RECORDS PROVIDED
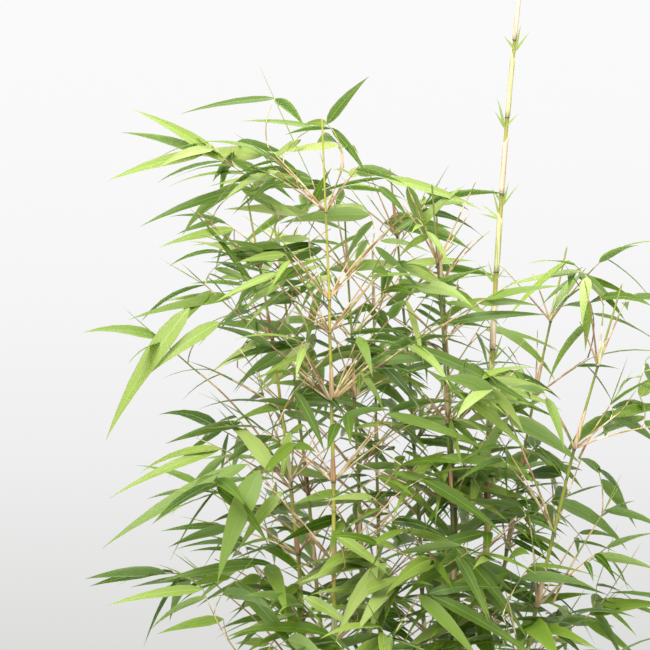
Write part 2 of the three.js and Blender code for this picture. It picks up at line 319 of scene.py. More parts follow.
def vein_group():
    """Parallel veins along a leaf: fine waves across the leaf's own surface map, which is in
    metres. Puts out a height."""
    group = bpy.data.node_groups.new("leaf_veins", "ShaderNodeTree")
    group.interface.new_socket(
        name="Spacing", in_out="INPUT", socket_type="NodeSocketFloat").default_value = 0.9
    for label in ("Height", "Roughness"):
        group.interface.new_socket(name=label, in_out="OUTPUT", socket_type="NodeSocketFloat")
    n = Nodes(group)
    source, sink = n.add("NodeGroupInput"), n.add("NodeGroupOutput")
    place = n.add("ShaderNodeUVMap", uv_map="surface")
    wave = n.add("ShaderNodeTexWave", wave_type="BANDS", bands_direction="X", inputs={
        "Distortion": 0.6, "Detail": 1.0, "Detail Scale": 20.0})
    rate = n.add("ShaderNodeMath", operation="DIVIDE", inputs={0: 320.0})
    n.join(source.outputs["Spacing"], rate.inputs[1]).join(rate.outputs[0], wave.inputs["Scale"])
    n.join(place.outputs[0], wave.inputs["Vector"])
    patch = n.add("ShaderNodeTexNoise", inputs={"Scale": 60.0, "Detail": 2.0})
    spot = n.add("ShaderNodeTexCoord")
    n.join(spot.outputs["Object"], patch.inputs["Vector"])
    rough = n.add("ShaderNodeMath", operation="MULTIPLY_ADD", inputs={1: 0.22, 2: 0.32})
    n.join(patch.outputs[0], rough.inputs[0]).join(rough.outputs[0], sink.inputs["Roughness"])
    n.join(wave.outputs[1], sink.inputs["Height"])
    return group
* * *
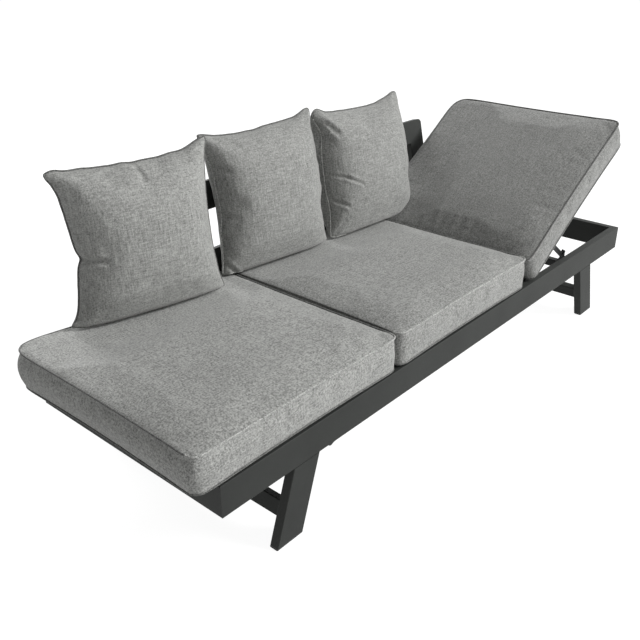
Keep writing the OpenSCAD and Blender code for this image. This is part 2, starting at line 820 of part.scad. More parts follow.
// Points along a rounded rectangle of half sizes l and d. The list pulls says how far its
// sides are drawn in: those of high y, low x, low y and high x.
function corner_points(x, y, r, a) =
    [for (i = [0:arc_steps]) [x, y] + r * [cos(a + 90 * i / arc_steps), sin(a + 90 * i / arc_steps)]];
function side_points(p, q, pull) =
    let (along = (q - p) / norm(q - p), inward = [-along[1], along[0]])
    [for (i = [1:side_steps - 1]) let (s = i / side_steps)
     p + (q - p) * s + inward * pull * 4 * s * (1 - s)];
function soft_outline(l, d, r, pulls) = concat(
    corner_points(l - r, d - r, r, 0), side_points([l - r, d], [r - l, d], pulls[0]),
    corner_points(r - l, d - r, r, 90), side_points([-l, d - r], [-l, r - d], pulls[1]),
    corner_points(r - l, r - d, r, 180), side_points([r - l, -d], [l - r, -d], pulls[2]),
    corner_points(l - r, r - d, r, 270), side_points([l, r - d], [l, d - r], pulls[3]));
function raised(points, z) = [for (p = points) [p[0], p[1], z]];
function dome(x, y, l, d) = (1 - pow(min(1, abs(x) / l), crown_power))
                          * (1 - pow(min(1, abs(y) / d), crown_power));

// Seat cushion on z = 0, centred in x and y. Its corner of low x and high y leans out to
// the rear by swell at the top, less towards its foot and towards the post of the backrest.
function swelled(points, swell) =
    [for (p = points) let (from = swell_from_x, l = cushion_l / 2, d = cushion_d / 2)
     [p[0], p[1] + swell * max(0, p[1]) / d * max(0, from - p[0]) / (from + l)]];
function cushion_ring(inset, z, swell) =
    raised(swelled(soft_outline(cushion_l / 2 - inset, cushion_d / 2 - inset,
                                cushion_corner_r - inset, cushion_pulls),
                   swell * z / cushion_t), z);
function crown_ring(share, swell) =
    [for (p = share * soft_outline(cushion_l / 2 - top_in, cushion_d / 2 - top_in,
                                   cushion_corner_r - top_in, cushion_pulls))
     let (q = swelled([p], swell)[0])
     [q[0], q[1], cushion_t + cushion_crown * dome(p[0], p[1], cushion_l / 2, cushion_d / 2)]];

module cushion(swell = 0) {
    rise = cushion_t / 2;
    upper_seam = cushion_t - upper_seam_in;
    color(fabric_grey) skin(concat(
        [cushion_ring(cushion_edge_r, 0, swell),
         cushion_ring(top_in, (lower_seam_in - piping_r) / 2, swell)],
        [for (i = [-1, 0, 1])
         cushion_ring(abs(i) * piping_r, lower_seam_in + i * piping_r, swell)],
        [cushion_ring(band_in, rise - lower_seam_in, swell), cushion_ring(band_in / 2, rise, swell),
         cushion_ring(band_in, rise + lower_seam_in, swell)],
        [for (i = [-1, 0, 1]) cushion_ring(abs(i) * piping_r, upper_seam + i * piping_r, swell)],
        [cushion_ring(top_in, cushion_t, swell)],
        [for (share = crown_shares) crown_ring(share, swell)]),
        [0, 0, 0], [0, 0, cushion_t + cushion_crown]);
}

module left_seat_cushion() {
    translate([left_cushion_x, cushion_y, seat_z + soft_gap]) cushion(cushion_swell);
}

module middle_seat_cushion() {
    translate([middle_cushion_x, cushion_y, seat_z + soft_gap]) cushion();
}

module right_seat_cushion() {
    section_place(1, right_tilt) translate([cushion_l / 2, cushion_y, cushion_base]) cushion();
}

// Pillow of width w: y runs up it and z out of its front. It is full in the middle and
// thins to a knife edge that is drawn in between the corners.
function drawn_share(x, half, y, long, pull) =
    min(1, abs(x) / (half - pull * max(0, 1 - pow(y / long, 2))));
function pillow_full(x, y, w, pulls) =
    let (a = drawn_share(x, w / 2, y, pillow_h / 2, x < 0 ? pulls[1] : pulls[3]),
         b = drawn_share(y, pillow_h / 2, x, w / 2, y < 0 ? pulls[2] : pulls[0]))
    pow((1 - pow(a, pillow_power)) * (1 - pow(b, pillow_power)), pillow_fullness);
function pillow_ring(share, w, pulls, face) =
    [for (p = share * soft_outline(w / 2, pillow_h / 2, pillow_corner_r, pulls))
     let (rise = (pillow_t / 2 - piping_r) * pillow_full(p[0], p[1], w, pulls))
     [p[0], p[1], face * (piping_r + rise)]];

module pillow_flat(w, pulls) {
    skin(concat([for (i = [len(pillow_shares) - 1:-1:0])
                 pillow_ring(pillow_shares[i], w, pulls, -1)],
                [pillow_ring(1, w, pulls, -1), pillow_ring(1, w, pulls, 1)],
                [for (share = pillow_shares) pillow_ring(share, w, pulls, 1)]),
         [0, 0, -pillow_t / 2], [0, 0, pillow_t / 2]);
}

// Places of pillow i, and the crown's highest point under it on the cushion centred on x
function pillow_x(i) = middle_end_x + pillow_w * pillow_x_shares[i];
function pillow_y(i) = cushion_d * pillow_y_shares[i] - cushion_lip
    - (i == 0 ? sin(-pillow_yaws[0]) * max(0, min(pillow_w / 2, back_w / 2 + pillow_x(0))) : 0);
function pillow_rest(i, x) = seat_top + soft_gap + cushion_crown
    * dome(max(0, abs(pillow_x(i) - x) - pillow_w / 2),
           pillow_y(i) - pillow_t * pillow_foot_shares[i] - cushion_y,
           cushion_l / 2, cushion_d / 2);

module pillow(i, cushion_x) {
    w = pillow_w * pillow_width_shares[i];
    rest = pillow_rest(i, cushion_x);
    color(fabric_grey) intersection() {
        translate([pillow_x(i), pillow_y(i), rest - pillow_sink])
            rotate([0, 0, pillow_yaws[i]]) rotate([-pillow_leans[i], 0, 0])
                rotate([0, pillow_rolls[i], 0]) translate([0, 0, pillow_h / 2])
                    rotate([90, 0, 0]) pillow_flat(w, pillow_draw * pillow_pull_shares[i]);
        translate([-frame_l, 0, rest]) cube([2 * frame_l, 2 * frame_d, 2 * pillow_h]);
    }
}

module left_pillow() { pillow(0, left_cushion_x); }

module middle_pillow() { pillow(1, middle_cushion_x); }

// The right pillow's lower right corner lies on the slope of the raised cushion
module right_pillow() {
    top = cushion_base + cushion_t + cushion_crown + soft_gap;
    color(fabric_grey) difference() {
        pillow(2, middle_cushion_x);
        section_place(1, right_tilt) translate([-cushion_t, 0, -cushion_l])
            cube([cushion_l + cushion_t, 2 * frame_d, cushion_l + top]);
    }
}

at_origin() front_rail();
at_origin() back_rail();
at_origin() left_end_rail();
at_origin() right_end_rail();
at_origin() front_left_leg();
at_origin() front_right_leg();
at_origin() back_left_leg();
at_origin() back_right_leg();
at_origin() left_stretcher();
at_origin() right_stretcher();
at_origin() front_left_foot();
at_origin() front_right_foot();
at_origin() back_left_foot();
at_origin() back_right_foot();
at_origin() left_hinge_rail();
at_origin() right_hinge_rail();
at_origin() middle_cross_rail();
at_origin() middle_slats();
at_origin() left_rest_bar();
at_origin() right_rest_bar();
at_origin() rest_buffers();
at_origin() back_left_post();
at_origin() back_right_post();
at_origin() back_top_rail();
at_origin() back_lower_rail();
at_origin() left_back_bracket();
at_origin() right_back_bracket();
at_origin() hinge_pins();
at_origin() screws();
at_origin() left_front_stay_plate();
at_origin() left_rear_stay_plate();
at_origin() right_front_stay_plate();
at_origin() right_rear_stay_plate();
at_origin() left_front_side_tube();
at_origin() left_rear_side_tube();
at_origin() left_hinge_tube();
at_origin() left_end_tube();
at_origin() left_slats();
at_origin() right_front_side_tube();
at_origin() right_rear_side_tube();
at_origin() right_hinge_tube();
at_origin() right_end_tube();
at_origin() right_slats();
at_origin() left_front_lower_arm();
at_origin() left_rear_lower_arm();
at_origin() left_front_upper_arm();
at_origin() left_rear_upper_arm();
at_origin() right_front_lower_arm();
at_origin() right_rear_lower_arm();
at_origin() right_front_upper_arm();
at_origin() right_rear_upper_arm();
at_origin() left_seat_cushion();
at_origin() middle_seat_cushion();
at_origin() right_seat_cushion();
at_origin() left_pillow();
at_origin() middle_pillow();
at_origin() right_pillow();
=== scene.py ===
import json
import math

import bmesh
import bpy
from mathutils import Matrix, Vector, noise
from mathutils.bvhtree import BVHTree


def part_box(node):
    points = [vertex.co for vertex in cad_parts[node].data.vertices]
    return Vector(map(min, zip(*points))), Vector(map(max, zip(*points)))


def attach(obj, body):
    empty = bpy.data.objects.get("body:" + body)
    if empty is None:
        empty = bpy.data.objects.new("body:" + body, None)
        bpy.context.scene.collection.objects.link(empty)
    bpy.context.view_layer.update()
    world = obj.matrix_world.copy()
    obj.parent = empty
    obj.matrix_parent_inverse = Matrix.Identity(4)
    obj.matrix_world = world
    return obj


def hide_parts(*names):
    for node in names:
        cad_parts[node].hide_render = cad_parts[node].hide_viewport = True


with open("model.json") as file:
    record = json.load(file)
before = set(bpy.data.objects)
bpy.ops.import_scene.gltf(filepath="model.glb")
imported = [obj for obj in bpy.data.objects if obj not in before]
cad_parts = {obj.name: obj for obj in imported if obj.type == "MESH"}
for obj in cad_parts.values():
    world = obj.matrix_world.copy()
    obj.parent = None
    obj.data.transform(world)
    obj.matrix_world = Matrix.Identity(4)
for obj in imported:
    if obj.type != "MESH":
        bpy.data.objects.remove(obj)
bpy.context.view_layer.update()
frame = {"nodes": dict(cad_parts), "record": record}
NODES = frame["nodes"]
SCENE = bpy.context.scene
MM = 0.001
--
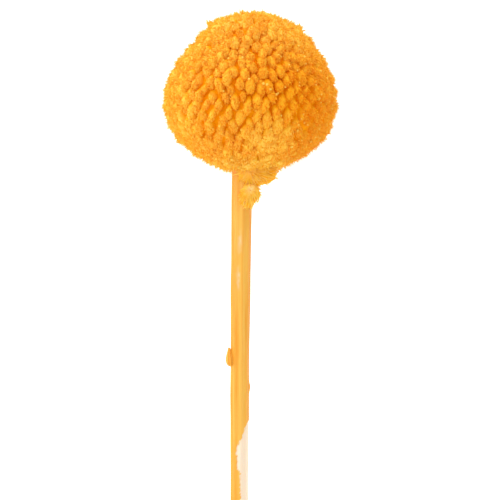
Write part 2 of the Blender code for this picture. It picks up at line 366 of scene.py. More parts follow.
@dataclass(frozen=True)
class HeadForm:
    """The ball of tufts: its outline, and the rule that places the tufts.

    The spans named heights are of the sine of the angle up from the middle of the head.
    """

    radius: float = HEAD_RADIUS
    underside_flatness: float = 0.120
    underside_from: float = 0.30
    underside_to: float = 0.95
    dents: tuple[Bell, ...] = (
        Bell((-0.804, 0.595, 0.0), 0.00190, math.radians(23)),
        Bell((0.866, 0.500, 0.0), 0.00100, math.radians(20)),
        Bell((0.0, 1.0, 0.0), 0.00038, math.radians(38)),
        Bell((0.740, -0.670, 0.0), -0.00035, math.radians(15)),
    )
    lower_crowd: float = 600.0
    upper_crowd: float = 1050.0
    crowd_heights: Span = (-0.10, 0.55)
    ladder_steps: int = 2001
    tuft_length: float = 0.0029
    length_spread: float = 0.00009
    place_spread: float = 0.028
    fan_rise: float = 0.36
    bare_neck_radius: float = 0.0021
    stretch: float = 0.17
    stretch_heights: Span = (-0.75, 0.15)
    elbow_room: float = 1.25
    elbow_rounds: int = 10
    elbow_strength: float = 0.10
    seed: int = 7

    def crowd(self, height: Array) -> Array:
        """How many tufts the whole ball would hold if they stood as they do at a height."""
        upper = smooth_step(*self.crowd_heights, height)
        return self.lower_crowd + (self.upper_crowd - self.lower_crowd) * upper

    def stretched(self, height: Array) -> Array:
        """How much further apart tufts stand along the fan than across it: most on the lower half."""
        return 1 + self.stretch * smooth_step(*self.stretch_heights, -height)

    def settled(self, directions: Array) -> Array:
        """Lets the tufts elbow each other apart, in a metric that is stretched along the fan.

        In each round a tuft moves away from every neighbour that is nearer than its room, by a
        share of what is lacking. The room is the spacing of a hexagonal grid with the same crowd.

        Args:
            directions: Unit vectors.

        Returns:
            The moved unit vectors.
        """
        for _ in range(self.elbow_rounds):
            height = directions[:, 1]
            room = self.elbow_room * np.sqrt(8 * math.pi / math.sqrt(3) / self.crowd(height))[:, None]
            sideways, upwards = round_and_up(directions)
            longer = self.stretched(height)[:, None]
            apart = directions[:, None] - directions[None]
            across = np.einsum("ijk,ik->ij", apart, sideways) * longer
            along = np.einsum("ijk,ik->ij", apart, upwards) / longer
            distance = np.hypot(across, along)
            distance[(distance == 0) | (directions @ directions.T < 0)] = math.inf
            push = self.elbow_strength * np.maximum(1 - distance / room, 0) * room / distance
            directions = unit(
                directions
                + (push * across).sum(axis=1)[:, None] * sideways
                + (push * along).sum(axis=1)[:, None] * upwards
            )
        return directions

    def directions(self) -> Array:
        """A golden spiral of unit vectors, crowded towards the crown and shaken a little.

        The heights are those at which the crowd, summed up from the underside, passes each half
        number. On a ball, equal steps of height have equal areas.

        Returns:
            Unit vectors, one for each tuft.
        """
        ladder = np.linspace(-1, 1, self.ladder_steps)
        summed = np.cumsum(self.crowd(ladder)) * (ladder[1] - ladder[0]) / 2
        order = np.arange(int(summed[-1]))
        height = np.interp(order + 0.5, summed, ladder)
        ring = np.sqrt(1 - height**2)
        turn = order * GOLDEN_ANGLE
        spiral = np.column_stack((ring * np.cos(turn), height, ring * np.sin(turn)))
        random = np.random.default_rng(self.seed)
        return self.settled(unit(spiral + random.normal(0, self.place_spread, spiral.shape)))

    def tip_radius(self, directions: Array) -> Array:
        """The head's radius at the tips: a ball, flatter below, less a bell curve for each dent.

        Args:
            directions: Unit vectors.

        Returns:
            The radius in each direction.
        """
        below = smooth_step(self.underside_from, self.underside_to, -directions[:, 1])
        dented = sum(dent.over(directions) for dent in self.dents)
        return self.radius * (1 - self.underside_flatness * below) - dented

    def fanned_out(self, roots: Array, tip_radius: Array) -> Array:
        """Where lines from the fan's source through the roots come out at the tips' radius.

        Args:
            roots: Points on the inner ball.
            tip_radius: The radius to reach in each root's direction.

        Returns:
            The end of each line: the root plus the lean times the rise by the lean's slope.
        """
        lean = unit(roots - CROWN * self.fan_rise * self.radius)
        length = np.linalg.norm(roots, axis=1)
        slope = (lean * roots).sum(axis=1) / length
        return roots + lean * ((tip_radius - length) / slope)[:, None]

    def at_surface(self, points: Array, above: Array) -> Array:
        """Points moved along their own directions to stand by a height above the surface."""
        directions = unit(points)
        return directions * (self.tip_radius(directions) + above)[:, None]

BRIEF
What do the lines above say from the one containing "Write part 2 of the three.js" down to the one containing "return group"? Return them exactly, both end lines included, and only them.

FULL ANSWER
Write part 2 of the three.js and Blender code for this picture. It picks up at line 319 of scene.py. More parts follow.
def vein_group():
    """Parallel veins along a leaf: fine waves across the leaf's own surface map, which is in
    metres. Puts out a height."""
    group = bpy.data.node_groups.new("leaf_veins", "ShaderNodeTree")
    group.interface.new_socket(
        name="Spacing", in_out="INPUT", socket_type="NodeSocketFloat").default_value = 0.9
    for label in ("Height", "Roughness"):
        group.interface.new_socket(name=label, in_out="OUTPUT", socket_type="NodeSocketFloat")
    n = Nodes(group)
    source, sink = n.add("NodeGroupInput"), n.add("NodeGroupOutput")
    place = n.add("ShaderNodeUVMap", uv_map="surface")
    wave = n.add("ShaderNodeTexWave", wave_type="BANDS", bands_direction="X", inputs={
        "Distortion": 0.6, "Detail": 1.0, "Detail Scale": 20.0})
    rate = n.add("ShaderNodeMath", operation="DIVIDE", inputs={0: 320.0})
    n.join(source.outputs["Spacing"], rate.inputs[1]).join(rate.outputs[0], wave.inputs["Scale"])
    n.join(place.outputs[0], wave.inputs["Vector"])
    patch = n.add("ShaderNodeTexNoise", inputs={"Scale": 60.0, "Detail": 2.0})
    spot = n.add("ShaderNodeTexCoord")
    n.join(spot.outputs["Object"], patch.inputs["Vector"])
    rough = n.add("ShaderNodeMath", operation="MULTIPLY_ADD", inputs={1: 0.22, 2: 0.32})
    n.join(patch.outputs[0], rough.inputs[0]).join(rough.outputs[0], sink.inputs["Roughness"])
    n.join(wave.outputs[1], sink.inputs["Height"])
    return group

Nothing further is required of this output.